2. The steering nozzle angle adjusting mechanism for a jet propulsion watercraft according to claim 1, wherein said support shaft retains said steering nozzle relative to said jet nozzle for swinging movement of said steering nozzle relative to said jet nozzle.

3. The steering nozzle angle adjusting mechanism for a jet propulsion watercraft according to claim 1, wherein when said steering nozzle is aligned relative to said jet nozzle, a distance from a positioning projection disposed on said steering nozzle positioned on a first side of said support shaft to a positioning projection disposed on said jet nozzle positioned on the first side of said support shaft is equal to a distance from a positioning projection disposed on said steering nozzle positioned on a second side of said support shaft to a positioning projection disposed on said jet nozzle positioned on the second side of said support shaft.

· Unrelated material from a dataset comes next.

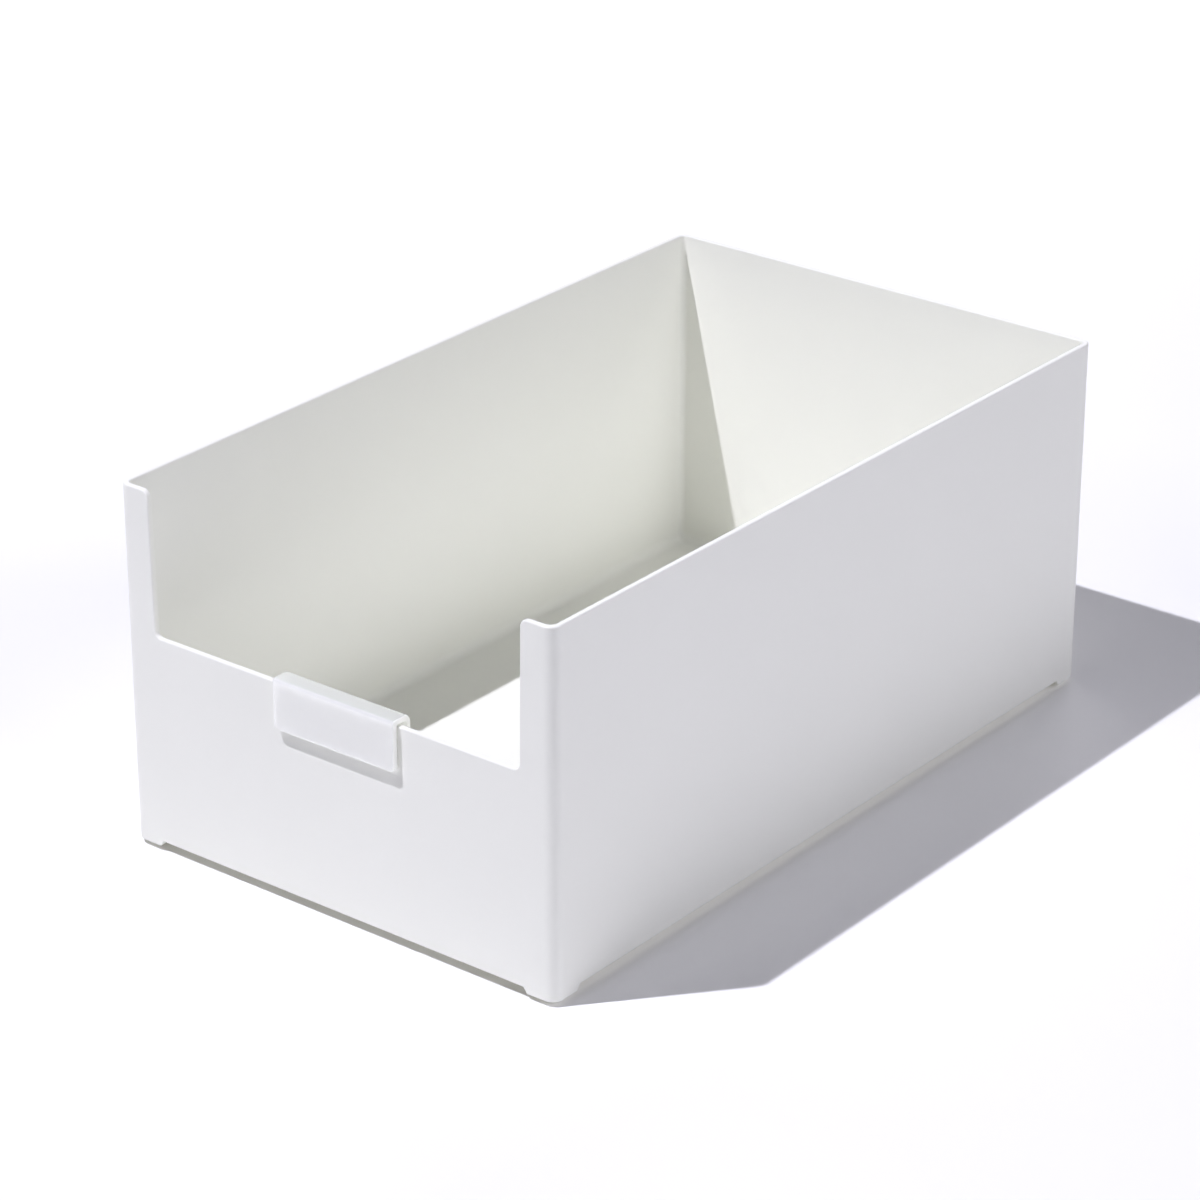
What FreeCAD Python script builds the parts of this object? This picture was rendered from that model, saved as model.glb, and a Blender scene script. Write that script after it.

4. The steering nozzle angle adjusting mechanism for a jet propulsion watercraft according to claim 1, wherein when said steering nozzle is at an angle relative to said jet nozzle, a distance from a positioning projection disposed on said steering nozzle positioned on a first side of said support shaft to a positioning projection disposed on said jet nozzle positioned on the first side of said support shaft is not equal to a distance from a positioning projection disposed on said steering nozzle positioned on a second side of said support shaft to a positioning projection disposed on said jet nozzle positioned on the second side of said support shaft.

5. The steering nozzle angle adjusting mechanism for a jet propulsion watercraft according to claim 1, wherein the at least one positioning projection is disposed on an outer surface of said jet nozzle and on an outer surface of said steering nozzle.